Nuestro segundo encuentro fue una tarde en Sevilla, la ciudad imprescindible, aprovechando un viaje mío. En una de las tascas de Triana, entre cervezas doradas y frituras insuperables hablamos un poco de todo. De la delicia de aquella tierra, de cómo los asturianos -orgullosos insuperables por la cuna- encajamos bien con los demás.

-Somos hijos de Asturias, pero también de la diáspora; tenemos gran experiencia en hermanar las dos cosas. Pero sobre todo somos solidarios, es lo que más me gusta de nosotros-, comentó con profundidad.

-Ninguna más grande, ninguna más pequeña.

Charlamos de cuando los muelles del Guadalquivir eran Cabo Cañaveral, del Duque de Montpensier y sus apetitos de ser rey, de la boda -¿por amor?- de María de Las Mercedes con Alfonso XII quizás para resolver ese problema del Palacio de San Telmo y de unos proyectos allí en los que Carlos estaba inmerso, y descubrimos nuestro enlace -cada uno por su lado- con el escritor Manuel Leguineche.

-A mi me nombró cónsul en Asturias del "Club de los faltos de cariño" creado por él-, le dije más ancho que largo.

-Claro que el mundo es un pañuelo? Tengo una gran amistad con Manu. Es muy grande.

-Os parecéis mucho, los dos sois naturales en el trato y vendéis esa valentía abierta, sincera-, le comenté.

-Bueno, él más porque nació cerca de Bilbao-, respondió riendo.

-Aunque no, no, que yo soy de Langreo, ¡cuidao!

-Estoy seguro de que los vascos recibieron los cursillos en les Cuenques.

A esas alturas de la vida yo ya sabía que Carlos Álvarez-Nóvoa era una de esas personas que hacen a Asturias grande. Qué suerte que haya existido.

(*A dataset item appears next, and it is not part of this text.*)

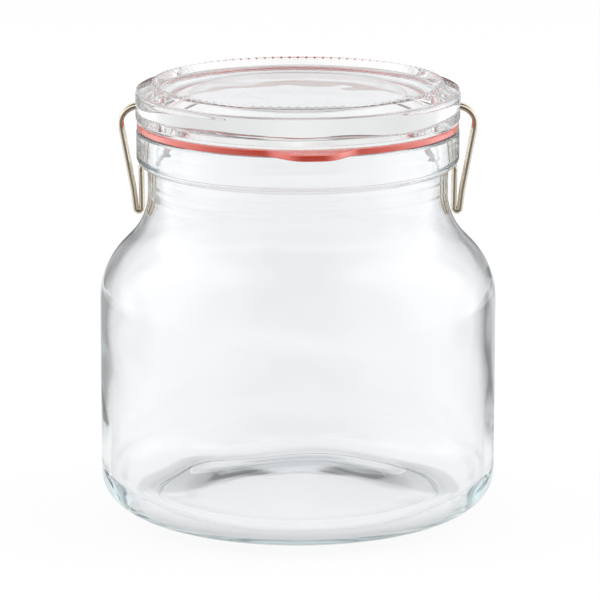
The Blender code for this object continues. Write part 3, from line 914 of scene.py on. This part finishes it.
def wire_marks_group():
    """Node group for the fine lines that drawing leaves along a wire, from its map in metres."""
    if "wire_marks" in bpy.data.node_groups:
        return bpy.data.node_groups["wire_marks"]
    group, given, result = group_named(
        "wire_marks",
        [("Length", "NodeSocketFloat", 60.0), ("Width", "NodeSocketFloat", 5000.0),
         ("Height", "NodeSocketFloat", 0.000004)],
        [("Normal", "NodeSocketVector"), ("Marks", "NodeSocketFloat")],
    )
    place = group.nodes.new("ShaderNodeUVMap")
    place.uv_map = "UVMap"
    size = group.nodes.new("ShaderNodeCombineXYZ")
    longer = group.nodes.new("ShaderNodeVectorMath")
    longer.operation = "MULTIPLY"
    noise = group.nodes.new("ShaderNodeTexNoise")
    noise.inputs["Scale"].default_value = 1.0
    bump = group.nodes.new("ShaderNodeBump")
    links = group.links
    links.new(given.outputs["Length"], size.inputs["X"])
    links.new(given.outputs["Width"], size.inputs["Y"])
    links.new(place.outputs["UV"], longer.inputs[0])
    links.new(size.outputs["Vector"], longer.inputs[1])
    links.new(longer.outputs["Vector"], noise.inputs["Vector"])
    links.new(noise.outputs["Fac"], bump.inputs["Height"])
    links.new(given.outputs["Height"], bump.inputs["Distance"])
    links.new(bump.outputs["Normal"], result.inputs["Normal"])
    links.new(noise.outputs["Fac"], result.inputs["Marks"])
    return group


def use_group(material, group, **values):
    """Place a node group in a material with its own values."""
    node = material.node_tree.nodes.new("ShaderNodeGroup")
    node.node_tree = group
    for name, value in values.items():
        node.inputs[name].default_value = value
    return node


def clear_glass(name, tint, depth_tint, density, ripple_height):
    """Clear moulded glass, faintly blue-green where it is thick, with painted shade that greys it where
    it is seen edge on.

    Lamps shine through it, so that its shadow stays light.
    """
    material, nodes, links = new_material(name)
    shader = nodes["Principled BSDF"]
    output = nodes["Material Output"]
    set_plain(shader, {"Roughness": 0.0, "IOR": 1.52, "Transmission Weight": 1.0})
    ripple = use_group(material, ripple_group(), Scale=45.0, Height=ripple_height, Detail=1.0)
    links.new(ripple.outputs["Normal"], shader.inputs["Normal"])
    # Painted shade: the glass's colour turns to a darker grey where it is seen edge on, standing in for
    # dark surroundings
    facing = nodes.new("ShaderNodeLayerWeight")
    facing.inputs["Blend"].default_value = 0.5
    steep = maths(nodes, links, "POWER", facing.outputs["Facing"], EDGE_SHADE_POWER)
    links.new(mixed(nodes, links, steep, tint, EDGE_PAINTED_SHADE), shader.inputs["Base Color"])
    path = nodes.new("ShaderNodeLightPath")
    passing = nodes.new("ShaderNodeBsdfTransparent")
    passing.inputs["Color"].default_value = (*SHADOW_TINT, 1)
    mix = nodes.new("ShaderNodeMixShader")
    links.new(path.outputs["Is Shadow Ray"], mix.inputs[0])
    links.new(shader.outputs[0], mix.inputs[1])
    links.new(passing.outputs[0], mix.inputs[2])
    links.new(mix.outputs[0], output.inputs["Surface"])
    depth = nodes.new("ShaderNodeVolumeAbsorption")
    depth.inputs["Color"].default_value = (*depth_tint, 1)
    depth.inputs["Density"].default_value = density
    links.new(depth.outputs["Volume"], output.inputs["Volume"])
    return material


def rubber(name, tint):
    """Orange-red rubber, mottled and grained, under a smooth skin."""
    material, nodes, links = new_material(name)
    shader = nodes["Principled BSDF"]
    set_plain(shader, {"Roughness": 0.25, "IOR": 1.6})
    set_plain(shader, {"Coat Weight": 1.0, "Coat Roughness": 0.10, "Coat IOR": 2.0})
    grain = use_group(material, ripple_group(), Scale=900.0, Height=0.00006, Detail=3.0)
    links.new(grain.outputs["Normal"], shader.inputs["Normal"])
    mottle = use_group(material, ripple_group(), Scale=160.0, Height=0.00006, Detail=4.0)
    shade = mottled(nodes, links, mottle.outputs["Mottle"], tint, RUBBER_SHADE_SHARES)
    links.new(shade, shader.inputs["Base Color"])
    return material


def steel(name, tint):
    """Polished stainless wire with fine marks along its length."""
    material, nodes, links = new_material(name)
    shader = nodes["Principled BSDF"]
    shader.inputs["Metallic"].default_value = 1.0
    marks = use_group(material, wire_marks_group(), Length=60.0, Width=5000.0, Height=0.000004)
    rough = maths(nodes, links, "MULTIPLY_ADD", marks.outputs["Marks"], MARKS_ROUGHNESS, STEEL_ROUGHNESS)
    links.new(rough, shader.inputs["Roughness"])
    links.new(marks.outputs["Normal"], shader.inputs["Normal"])
    shade = mottled(nodes, links, marks.outputs["Marks"], tint, STEEL_SHADE_SHARES)
    links.new(shade, shader.inputs["Base Color"])
    return material


class JAR_OT_stage(bpy.types.Operator):
    """Set up the white floor, the soft lamps, the surroundings and the camera"""

    bl_idname = "jar.stage"
    bl_label = "Stage"

    def execute(self, context):
        s = context.scene.stage
        scene = context.scene
        scene.view_settings.view_transform = "Standard"
        scene.cycles.max_bounces = s.bounces
        scene.cycles.transmission_bounces = s.bounces
        scene.cycles.glossy_bounces = s.bounces
        self.camera(s, scene)
        self.floor(s, scene)
        self.cards(s)
        self.lamps(scene)
        self.surroundings(s, scene)
        return {"FINISHED"}

    def camera(self, s, scene):
        """The camera in front of the jar, tilted down."""
        camera = bpy.data.cameras.new("camera")
        camera.lens = s.lens
        camera.shift_x = s.shift
        viewer = bpy.data.objects.new("camera", camera)
        viewer.location = (0, -s.distance, s.height)
        viewer.rotation_euler = (QUARTER - s.pitch, 0, 0)
        scene.collection.objects.link(viewer)
        scene.camera = viewer

    def floor(self, s, scene):
        """The floor, one flat face with a round rim."""
        around = np.linspace(0, TURN, STAGE_SIDES, endpoint=False)
        rim = turned(np.array([(s.floor, -s.floor_gap)]), around)[0].tolist()
        mesh = bpy.data.meshes.new("floor")
        mesh.from_pydata(rim, [], [list(range(len(rim)))])
        floor = bpy.data.objects.new("floor", mesh)
        scene.collection.objects.link(floor)
        mesh.materials.append(self.floor_paint(s))

    def floor_paint(self, s):
        """Pale paint, shown partly as plain white so that the jar's shadow stays.

        Glass mirrors it by its own sides near the jar, by those of the walls far off, as white
        close round the jar and darker under it.
        """
        material, nodes, links = new_material("floor_paint")
        nodes.remove(nodes["Principled BSDF"])
        paint = nodes.new("ShaderNodeBsdfDiffuse")
        paint.inputs["Color"].default_value = (*FLOOR_PAINT, 1)
        white = nodes.new("ShaderNodeEmission")
        mix = nodes.new("ShaderNodeMixShader")
        links.new(paint.outputs[0], mix.inputs[1])
        links.new(white.outputs[0], mix.inputs[2])
        place = nodes.new("ShaderNodeTexCoord")
        distance = nodes.new("ShaderNodeVectorMath")
        distance.operation = "LENGTH"
        links.new(place.outputs["Object"], distance.inputs[0])
        away = distance.outputs["Value"]
        past = eased(nodes, links, away, s.pool, s.pool_edge)
        beyond = eased(nodes, links, away, s.near_floor, s.far_floor)
        under = eased(nodes, links, away, s.contact, s.contact_edge, s.contact_level)
        near = studio_side(nodes, links, place.outputs["Object"], FLOOR_SIDES, past)
        far = studio_side(nodes, links, place.outputs["Object"], WALL_SIDES, 1.0)
        more = maths(nodes, links, "SUBTRACT", far, near)
        more = maths(nodes, links, "MULTIPLY", more, beyond)
        side = maths(nodes, links, "ADD", near, more)
        side = maths(nodes, links, "MULTIPLY", side, under)
        seen, level = seen_level(nodes, links, s.mirrored, side)
        links.new(level, white.inputs["Strength"])
        amount = maths(nodes, links, "MULTIPLY", seen, s.whiteness)
        links.new(amount, mix.inputs[0])
        links.new(mix.outputs[0], nodes["Material Output"].inputs["Surface"])
        return material

    def cards(self, s):
        """Low dark cards, an upright band round the jar: they dim only light mirrored by its pieces."""
        around = np.linspace(0, TURN, STAGE_SIDES, endpoint=False)
        upright = np.array([(s.card_distance, s.card_height), (s.card_distance, CARD_FOOT)])
        grid = turned(upright, around)
        material, nodes, links = new_material("dark_cards")
        nodes.remove(nodes["Principled BSDF"])
        clear = nodes.new("ShaderNodeBsdfTransparent")
        place = nodes.new("ShaderNodeTexCoord")
        axes = nodes.new("ShaderNodeSeparateXYZ")
        links.new(place.outputs["Object"], axes.inputs[0])
        low = eased(nodes, links, axes.outputs["Z"], s.card_height, s.card_height - s.card_fade)
        side = studio_side(nodes, links, place.outputs["Object"], CARD_SIDES, low)
        level = seen_level(nodes, links, 1.0, side)[1]
        links.new(level, clear.inputs["Color"])
        links.new(clear.outputs[0], nodes["Material Output"].inputs["Surface"])
        mesh_piece("dark_cards", grid, material)

    def lamps(self, scene):
        """Soft square lamps that point at the jar and that no piece mirrors."""
        for name, place, size, power, tint in LAMPS:
            lamp = bpy.data.lights.new(name, "AREA")
            lamp.shape = "SQUARE"
            lamp.size = size
            lamp.energy = power
            lamp.color = tint
            holder = bpy.data.objects.new(name, lamp)
            holder.location = place
            aim = holder.location.copy()
            aim.z -= LAMP_AIM
            holder.rotation_euler = aim.to_track_quat("Z", "Y").to_euler()
            holder.visible_glossy = False
            holder.visible_transmission = False
            scene.collection.objects.link(holder)

    def surroundings(self, s, scene):
        """A world that is white to the camera, as bright as the walls where it is mirrored, and
        dimmer as a light.
        """
        world = bpy.data.worlds.new("surroundings")
        world.use_nodes = True
        nodes, links = world.node_tree.nodes, world.node_tree.links
        background = nodes["Background"]
        background.inputs["Color"].default_value = (1, 1, 1, 1)
        place = nodes.new("ShaderNodeTexCoord")
        side = studio_side(nodes, links, place.outputs["Generated"], WALL_SIDES, 1.0)
        seen, level = seen_level(nodes, links, s.mirrored, side)
        shown = maths(nodes, links, "MULTIPLY", seen, level)
        unseen = maths(nodes, links, "SUBTRACT", 1.0, seen)
        unseen = maths(nodes, links, "MULTIPLY", unseen, side)
        light = maths(nodes, links, "MULTIPLY", unseen, s.ambient)
        total = maths(nodes, links, "ADD", shown, light)
        links.new(total, background.inputs["Strength"])
        scene.world = world


def maths(nodes, links, operation, *values):
    """A Math node on sockets or numbers, and its result."""
    node = nodes.new("ShaderNodeMath")
    node.operation = operation
    for socket, value in zip(node.inputs, values):
        if isinstance(value, (int, float)):
            socket.default_value = value
        else:
            links.new(value, socket)
    return node.outputs[0]


def studio_side(nodes, links, place, sides, amount):
    """Brightness of the studio on the side where a place lies, by its angle from the front.

    An amount below 1 brings it towards plain white.
    """
    axes = nodes.new("ShaderNodeSeparateXYZ")
    links.new(place, axes.inputs[0])
    forward = maths(nodes, links, "MULTIPLY", axes.outputs["Y"], -1.0)
    turn = maths(nodes, links, "ARCTAN2", axes.outputs["X"], forward)
    part = maths(nodes, links, "MULTIPLY_ADD", turn, 1 / TURN, 0.5)
    ring = nodes.new("ShaderNodeValToRGB")
    ring.color_ramp.interpolation = "EASE"
    stops = ring.color_ramp.elements
    for stop, (degrees, brightness) in zip(stops, (sides[0], sides[-1])):
        stop.position = degrees / 360 + 0.5
        stop.color = (brightness, brightness, brightness, 1)
    for degrees, brightness in sides[1:-1]:
        stops.new(degrees / 360 + 0.5).color = (brightness, brightness, brightness, 1)
    links.new(part, ring.inputs["Fac"])
    loss = maths(nodes, links, "SUBTRACT", 1.0, ring.outputs["Color"])
    loss = maths(nodes, links, "MULTIPLY", loss, amount)
    return maths(nodes, links, "SUBTRACT", 1.0, loss)


def seen_level(nodes, links, mirrored, side):
    """1 for what the camera sees, itself or in glass and metal, and how bright it is there.

    The level is 1, and that of the studio's side for light that was mirrored on its way: most of
    the studio round the jar is dimmer than the white behind it, and that draws the edges of clear
    glass.
    """
    path = nodes.new("ShaderNodeLightPath")
    through, off = path.outputs["Is Transmission Ray"], path.outputs["Is Glossy Ray"]
    glass = maths(nodes, links, "MAXIMUM", through, off)
    seen = maths(nodes, links, "MAXIMUM", path.outputs["Is Camera Ray"], glass)
    bounced = maths(nodes, links, "MINIMUM", path.outputs["Glossy Depth"], 1.0)
    kept = maths(nodes, links, "MULTIPLY", side, mirrored)
    loss = maths(nodes, links, "SUBTRACT", 1.0, kept)
    loss = maths(nodes, links, "MULTIPLY", bounced, loss)
    return seen, maths(nodes, links, "SUBTRACT", 1.0, loss)


class JAR_PT_panel(bpy.types.Panel):
    """Lists the jar's pieces"""

    bl_idname = "JAR_PT_panel"
    bl_label = "Canning Jar"
    bl_space_type = "VIEW_3D"
    bl_region_type = "UI"
    bl_category = "Jar"

    def draw(self, context):
        for operator in OPERATORS:
            self.layout.operator(operator.bl_idname)


SETTINGS = {
    "jar_glass": JarGlassSettings,
    "lid": LidSettings,
    "rubber_ring": RubberRingSettings,
    "clips": ClipSettings,
    "stage": StageSettings,
}
OPERATORS = (JAR_OT_jar_glass, JAR_OT_lid, JAR_OT_rubber_ring, JAR_OT_clips, JAR_OT_stage)


def register():
    for group in SETTINGS.values():
        bpy.utils.register_class(group)
    for name, group in SETTINGS.items():
        setattr(bpy.types.Scene, name, PointerProperty(type=group))
    for operator in OPERATORS:
        bpy.utils.register_class(operator)
    bpy.utils.register_class(JAR_PT_panel)


def unregister():
    bpy.utils.unregister_class(JAR_PT_panel)
    for operator in reversed(OPERATORS):
        bpy.utils.unregister_class(operator)
    for name in SETTINGS:
        delattr(bpy.types.Scene, name)
    for group in reversed(list(SETTINGS.values())):
        bpy.utils.unregister_class(group)


def main():
    register()
    bpy.ops.jar.jar_glass()
    bpy.ops.jar.lid()
    bpy.ops.jar.rubber_ring()
    bpy.ops.jar.clips()
    bpy.ops.jar.stage()


if __name__ == "__main__":
    main()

Un día "Langreanos en el mundo" premió su trabajo, su asturianía y su vida. Y a raíz de ello plantó un árbol en el Parque Nuevo, en su Felguera natal. Lo hizo de la mano de su bella mujer -sí, sin duda era un seductor-. No volvimos a coincidir.

El jueves, al leer LA NUEVA ESPAÑA, supe que había muerto. Sé que cuando una hoja cae se transforma en humus, que es el alimento de la planta que viene detrás haciendo que la vida siga. Así funciona esto. Su contribución a que otros vivan tras él.

Hace un momento he buscado entre mis libros "El camín de Llangréu", y lo he puesto a mano. Para volver a charlar con él siempre que me apetezca. Porque el día de la plantación no va a ser la última vez.